# Does Anyone Know About These?



## whizzer_motorbike_fan (Sep 3, 2015)

Hi everyone, Do you know anything about this engine stand? Have you ever seen one for sale? Just curious. Thanks


----------



## whizzer_motorbike_fan (Sep 3, 2015)

When I looked through some other pictures Ron Houk has one at least but sure there are more. Any info about them would be appreciated!


----------



## Whizzerick (Sep 4, 2015)

Originals Whizzer Test Stands are very hard to find... They have been reproduced on and off by various people through the years. 
I cast about a dozen myself about 5-6 years ago - without the Whizzer logo, as per the original.

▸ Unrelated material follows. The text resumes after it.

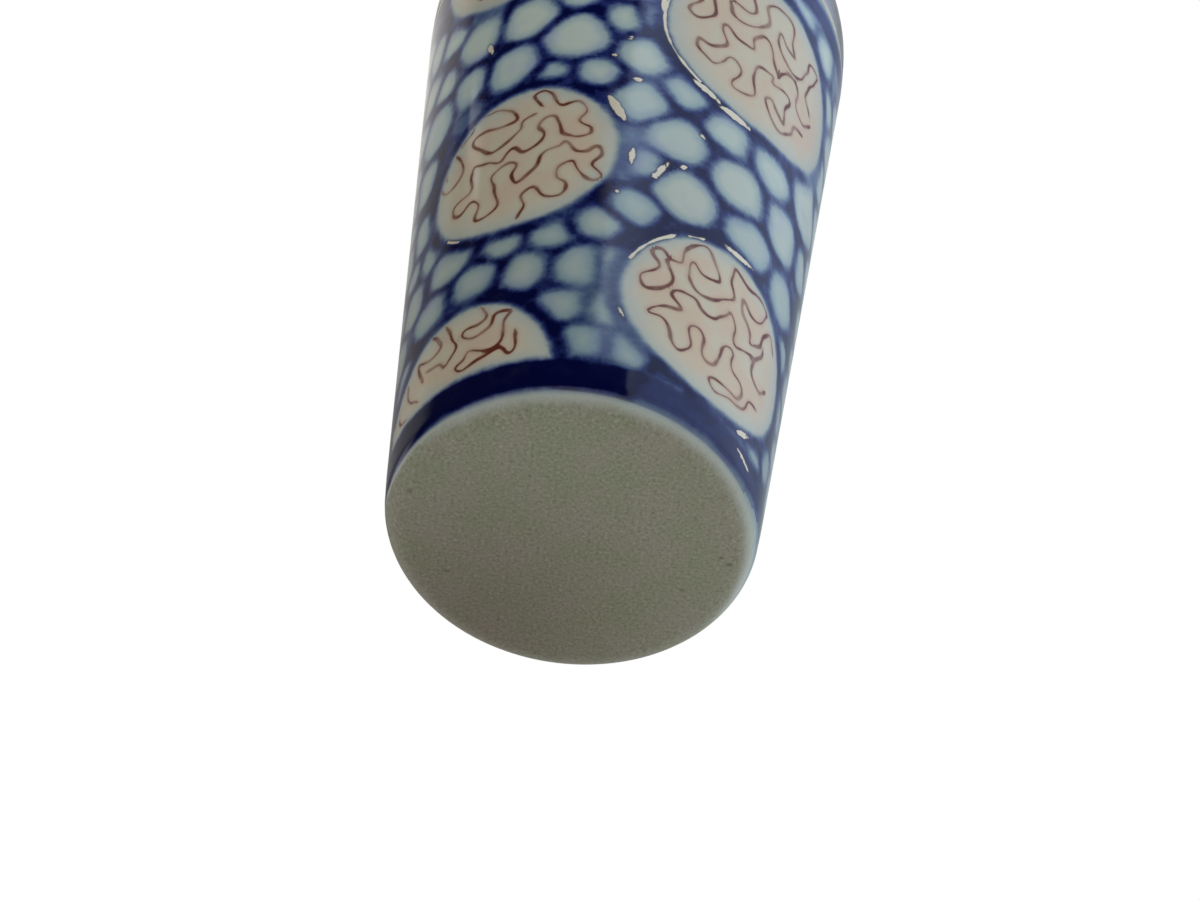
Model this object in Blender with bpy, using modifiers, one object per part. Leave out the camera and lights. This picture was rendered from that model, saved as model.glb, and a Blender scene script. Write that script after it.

This is an original - the casting was quite crude - as it was a shop tool:





This is one of mine, the finish is very smooth:





I built a Whizzer Test Stand following the instructions given in a 1948 dealer leaflet (can't find the scan of the leaflet for now).





Here is a video of it:

[video]http://www.whizzerick.com/images/motor_test_stand.mp4[/video]


----------



## racie35 (Sep 4, 2015)

Mason man just made a nice one.  I'm going to make a few of this type soon


----------



## whizzer_motorbike_fan (Sep 4, 2015)

Thanks for the info whizzerick. Hi racie35 My dad was going to make me one like that too but was just trying to find out about the other ones. Thanks for posting.


----------



## racie35 (Sep 4, 2015)

No problem, just figured anyone who welds could make those ones easy.


----------



## whizzer_motorbike_fan (Sep 4, 2015)

Yeah that is why my dad is making one!


----------



## Whizzerick (Sep 5, 2015)




----------



## whizzer_motorbike_fan (Sep 5, 2015)

Thanks whizzerick! Please check your inbox. I'd like to make one of those test stands!


----------